I’ve never had occasion to talk with an actual movie star before, so I was thrilled (and fairly intimidated) to get the opportunity to lob some questions at John C. Reilly, who, of course, stars in Jay and Mark Duplass’s much-discussed new feature, “Cyrus.”

“Cyrus” has yet to play in Madison—I’m looking at you, Orpheum and Sundance—but I’ve read a fair amount of hype for the film and am eager to see how the Duplass brothers’ style has evolved with a bigger budget ($7 million, according to Wikipedia), wider distribution (courtesy of Fox Searchlight Pictures) and a cast of known entities (Reilly, Jonah Hill, Marisa Tomei, Catherine Keener) at its disposal.

I should apologize to the other journalists with whom I shared the interviewing time; I was unfamiliar with the format of the conference call and just kinda asked all of my questions in one fell swoop. My bust.
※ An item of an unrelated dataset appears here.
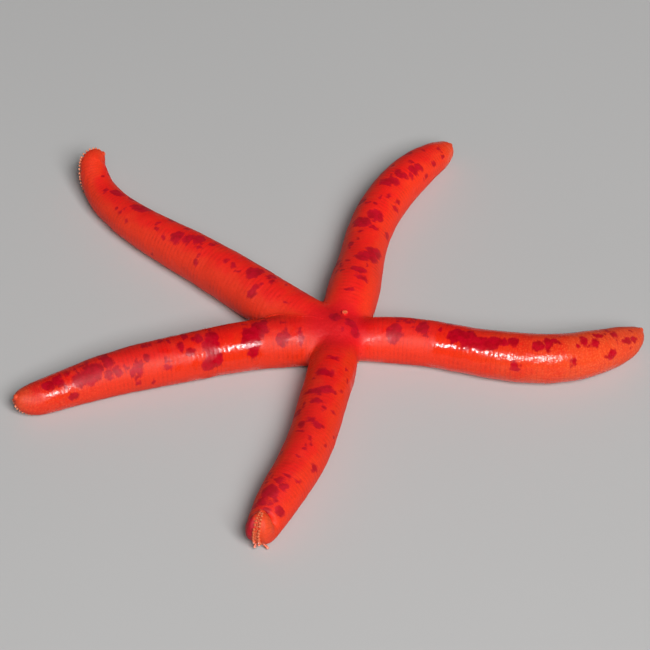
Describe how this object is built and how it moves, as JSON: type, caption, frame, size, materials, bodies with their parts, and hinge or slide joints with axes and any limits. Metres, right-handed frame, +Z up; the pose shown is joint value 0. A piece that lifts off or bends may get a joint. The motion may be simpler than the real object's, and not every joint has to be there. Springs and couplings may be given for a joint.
{
  "type": "sea star",
  "caption": "Red sea star with a small disc and long round arms, lying on a level floor with the front arm's end curled up and over.",
  "frame": {"origin": "on the floor, under the middle of the outline's box", "axes": "+X to the right seen from the front arm, along the two long side arms; +Y away from the front arm; +Z up"},
  "size_m": [0.289, 0.2656, 0.024],
  "materials": {
    "skin": "gloss",
    "plates": "satin",
    "madreporite": "matte",
    "spinelets": "satin",
    "tube_feet": "gloss"
  },
  "bodies": {
    "root": {"disc": "skin", "madreporite": "madreporite", "arm_right_base": "skin", "arm_right_middle": "skin", "arm_right_tip": "skin", "terminal_plate_right": "plates", "arm_back_right_base": "skin", "arm_back_right_middle": "skin", "arm_back_right_tip": "skin", "terminal_plate_back_right": "plates", "arm_back_left_base": "skin", "arm_back_left_middle": "skin", "arm_back_left_tip": "skin", "terminal_plate_back_left": "plates", "arm_left_base": "skin", "arm_left_middle": "skin", "arm_left_tip": "skin", "terminal_plate_left": "plates", "arm_front_base": "skin", "arm_front_middle": "skin", "arm_front_tip": "skin", "terminal_plate_front": "plates"}
  },
  "joints": []
}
I asked Reilly whether he was familiar with the Duplass brothers’ films before he agreed to collaborate with them on “Cyrus.” He said he’d seen “The Puffy Chair” and his wife, an independent film producer, had met them at a film festival.

If his demeanor during the call is any indication, he felt the Duplasses’ “honest” approach to storytelling suited his off-screen personality especially well. Indeed, when another journalist asked where Reilly drew inspiration for his character, John, he replied “my own life.” Reilly said he more or less identified with John and would react to many of the bizarre situations he encounters in the same way.
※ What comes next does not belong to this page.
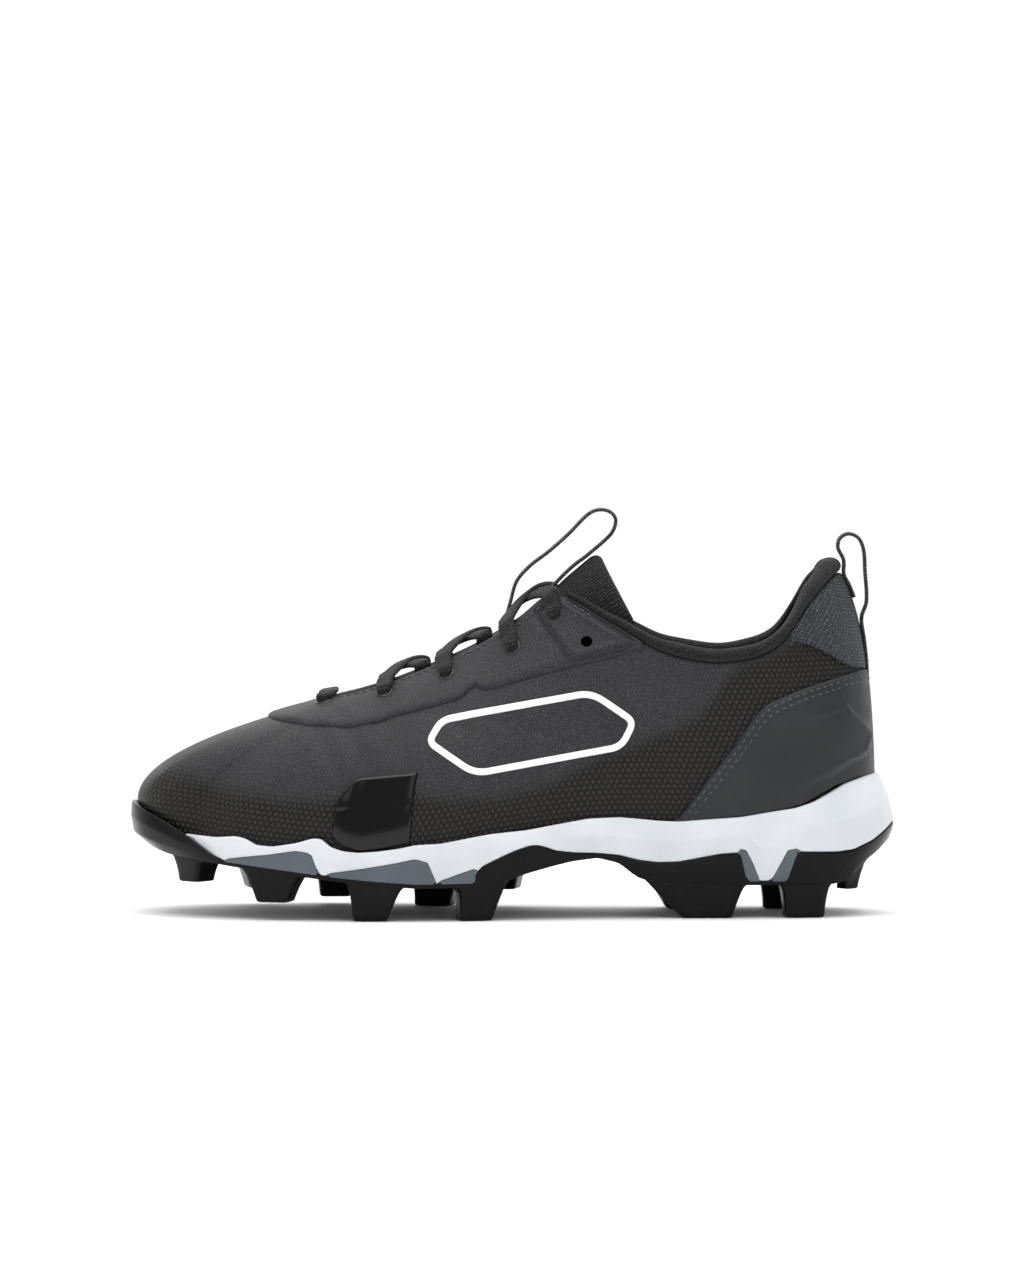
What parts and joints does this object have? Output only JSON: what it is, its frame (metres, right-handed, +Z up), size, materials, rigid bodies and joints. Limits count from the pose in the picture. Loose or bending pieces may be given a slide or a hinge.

Reilly said that what most surprised him about working with the brothers Duplass was their on-set bravery, their on-the-fly-ness and their willingness to deviate from their own script freely and often. He said that none of the film was rehearsed and that the whole thing was shot in order; the Duplasses told him they wanted to change the story to suit the developing dynamics between him, Hill and Tomei.

Although these methods might easily be called unusual (at least as far as American cinema with big-name movie stars is concerned), Reilly said his preparation for the role wasn’t exactly unconventional. Rather, he said he prepared in a private, entirely personalized way—which makes perfect sense for someone who came to think he was playing a variation of himself.
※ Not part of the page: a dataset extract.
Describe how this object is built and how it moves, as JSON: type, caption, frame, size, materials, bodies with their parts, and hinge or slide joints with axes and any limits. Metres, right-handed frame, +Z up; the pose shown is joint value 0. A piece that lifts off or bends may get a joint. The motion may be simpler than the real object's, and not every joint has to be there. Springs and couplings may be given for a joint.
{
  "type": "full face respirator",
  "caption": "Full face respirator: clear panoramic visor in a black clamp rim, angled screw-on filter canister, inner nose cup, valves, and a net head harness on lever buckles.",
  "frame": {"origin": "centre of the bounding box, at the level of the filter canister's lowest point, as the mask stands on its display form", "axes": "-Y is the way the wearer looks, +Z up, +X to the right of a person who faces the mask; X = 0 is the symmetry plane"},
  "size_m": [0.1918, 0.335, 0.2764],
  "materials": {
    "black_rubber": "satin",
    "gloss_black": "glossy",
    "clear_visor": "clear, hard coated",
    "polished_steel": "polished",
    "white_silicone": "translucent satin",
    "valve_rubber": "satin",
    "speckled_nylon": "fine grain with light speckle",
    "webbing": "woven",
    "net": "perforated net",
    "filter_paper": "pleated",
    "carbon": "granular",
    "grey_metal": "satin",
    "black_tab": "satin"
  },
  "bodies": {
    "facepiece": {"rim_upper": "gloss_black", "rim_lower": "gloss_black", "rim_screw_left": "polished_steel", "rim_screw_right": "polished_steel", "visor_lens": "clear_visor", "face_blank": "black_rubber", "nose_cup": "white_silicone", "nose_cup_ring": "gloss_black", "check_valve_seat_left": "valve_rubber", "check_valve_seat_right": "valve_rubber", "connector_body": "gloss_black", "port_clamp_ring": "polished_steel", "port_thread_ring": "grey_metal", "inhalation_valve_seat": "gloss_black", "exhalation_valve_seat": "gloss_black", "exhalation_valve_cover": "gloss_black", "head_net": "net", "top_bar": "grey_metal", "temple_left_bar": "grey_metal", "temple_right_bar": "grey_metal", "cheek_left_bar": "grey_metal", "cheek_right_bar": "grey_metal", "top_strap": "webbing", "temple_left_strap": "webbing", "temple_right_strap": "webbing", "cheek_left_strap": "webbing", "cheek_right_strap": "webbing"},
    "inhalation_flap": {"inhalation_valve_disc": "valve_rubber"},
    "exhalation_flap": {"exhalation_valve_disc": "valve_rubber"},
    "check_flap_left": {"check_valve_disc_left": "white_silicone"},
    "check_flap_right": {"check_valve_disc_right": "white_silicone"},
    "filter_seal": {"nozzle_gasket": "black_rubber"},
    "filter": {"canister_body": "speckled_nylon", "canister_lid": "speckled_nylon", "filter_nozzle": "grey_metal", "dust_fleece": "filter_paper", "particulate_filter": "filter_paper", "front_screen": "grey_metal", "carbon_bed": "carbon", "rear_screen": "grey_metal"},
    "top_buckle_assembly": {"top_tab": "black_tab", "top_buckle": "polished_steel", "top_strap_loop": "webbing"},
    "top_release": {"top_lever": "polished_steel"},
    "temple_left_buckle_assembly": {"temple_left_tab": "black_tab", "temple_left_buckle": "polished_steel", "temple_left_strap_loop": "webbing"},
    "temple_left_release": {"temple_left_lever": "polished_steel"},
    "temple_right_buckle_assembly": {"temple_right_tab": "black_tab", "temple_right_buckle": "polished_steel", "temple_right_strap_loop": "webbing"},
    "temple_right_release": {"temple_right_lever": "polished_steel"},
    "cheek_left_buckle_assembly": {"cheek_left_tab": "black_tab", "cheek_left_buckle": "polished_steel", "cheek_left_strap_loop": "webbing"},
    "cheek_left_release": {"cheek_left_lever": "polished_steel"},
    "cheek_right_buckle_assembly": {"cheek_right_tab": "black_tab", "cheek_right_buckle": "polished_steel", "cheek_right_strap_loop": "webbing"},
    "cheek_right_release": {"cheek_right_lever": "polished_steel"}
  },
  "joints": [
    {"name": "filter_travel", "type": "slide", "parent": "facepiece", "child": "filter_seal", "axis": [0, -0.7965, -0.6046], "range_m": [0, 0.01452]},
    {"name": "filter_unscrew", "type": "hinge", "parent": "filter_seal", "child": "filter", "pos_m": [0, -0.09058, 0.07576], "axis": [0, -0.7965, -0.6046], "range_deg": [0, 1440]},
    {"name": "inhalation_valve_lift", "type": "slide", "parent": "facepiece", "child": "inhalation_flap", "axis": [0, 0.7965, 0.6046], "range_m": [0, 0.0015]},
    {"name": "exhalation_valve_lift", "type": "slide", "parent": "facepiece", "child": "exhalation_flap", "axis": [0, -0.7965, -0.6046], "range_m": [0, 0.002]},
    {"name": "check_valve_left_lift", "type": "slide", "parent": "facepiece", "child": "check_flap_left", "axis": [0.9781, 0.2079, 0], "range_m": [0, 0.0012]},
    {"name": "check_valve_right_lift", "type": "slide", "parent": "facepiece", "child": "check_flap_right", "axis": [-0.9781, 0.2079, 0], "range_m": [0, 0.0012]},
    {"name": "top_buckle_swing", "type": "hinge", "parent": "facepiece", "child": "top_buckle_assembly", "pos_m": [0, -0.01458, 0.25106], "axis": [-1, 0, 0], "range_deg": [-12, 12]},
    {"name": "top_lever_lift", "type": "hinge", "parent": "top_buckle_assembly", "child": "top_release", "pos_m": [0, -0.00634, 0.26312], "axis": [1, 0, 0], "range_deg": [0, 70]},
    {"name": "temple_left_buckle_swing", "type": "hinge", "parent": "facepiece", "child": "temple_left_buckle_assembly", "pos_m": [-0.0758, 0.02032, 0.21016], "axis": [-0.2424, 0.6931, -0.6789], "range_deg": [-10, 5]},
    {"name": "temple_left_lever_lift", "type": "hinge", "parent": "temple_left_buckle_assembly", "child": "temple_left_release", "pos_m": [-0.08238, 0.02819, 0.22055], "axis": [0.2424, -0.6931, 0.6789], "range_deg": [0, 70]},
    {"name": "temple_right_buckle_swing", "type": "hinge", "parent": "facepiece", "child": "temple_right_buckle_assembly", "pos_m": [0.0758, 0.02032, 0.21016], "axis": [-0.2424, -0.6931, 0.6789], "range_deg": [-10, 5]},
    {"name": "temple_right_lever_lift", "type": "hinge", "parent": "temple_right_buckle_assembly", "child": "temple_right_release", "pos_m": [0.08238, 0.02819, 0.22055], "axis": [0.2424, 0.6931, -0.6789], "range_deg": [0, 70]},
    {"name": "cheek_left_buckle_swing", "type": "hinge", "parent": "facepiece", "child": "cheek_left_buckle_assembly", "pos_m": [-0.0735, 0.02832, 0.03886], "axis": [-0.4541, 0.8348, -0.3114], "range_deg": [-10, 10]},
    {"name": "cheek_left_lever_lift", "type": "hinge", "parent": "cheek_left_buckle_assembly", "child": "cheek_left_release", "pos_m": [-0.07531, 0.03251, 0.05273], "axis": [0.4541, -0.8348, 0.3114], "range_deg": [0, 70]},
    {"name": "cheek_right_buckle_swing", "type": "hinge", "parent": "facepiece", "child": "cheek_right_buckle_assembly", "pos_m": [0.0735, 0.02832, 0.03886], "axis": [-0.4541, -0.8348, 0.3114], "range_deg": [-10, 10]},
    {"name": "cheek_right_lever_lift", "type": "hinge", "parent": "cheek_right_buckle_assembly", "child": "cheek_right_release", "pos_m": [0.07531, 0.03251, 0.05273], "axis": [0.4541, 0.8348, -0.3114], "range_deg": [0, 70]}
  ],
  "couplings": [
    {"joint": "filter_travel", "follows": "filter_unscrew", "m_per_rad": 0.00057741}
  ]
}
Regarding his experience working with the Duplasses and Hill, Reilly said he learned that “just because you’re uncomfortable doesn’t mean things aren’t going well.” With “Cyrus,” the Duplasses aimed to harness this awkward energy and translate it into something painfully true to life.

Finally, I asked Reilly whether he felt that the Duplasses’ naturalistic, mock-cinéma vérité style has a future in mainstream cinema (i.e. Hollywood). Reilly said it’ll largely depend on the sort of numbers “Cyrus” does at the box office; he also said that “all movies have their audience” and that the Duplasses’ “truthful,” “honest” cinema will always be in-demand.

The words “honesty” and “truthfulness” recurred throughout the conversation. It’s clear that in “Cyrus” the Duplasses and their collaborators sought to keep art’s inherent artifice to a minimum. Hopefully Madison audiences will get a chance to see the results sooner rather than later.

Many thanks to John C. Reilly for talking with me and to all those who made the interview possible.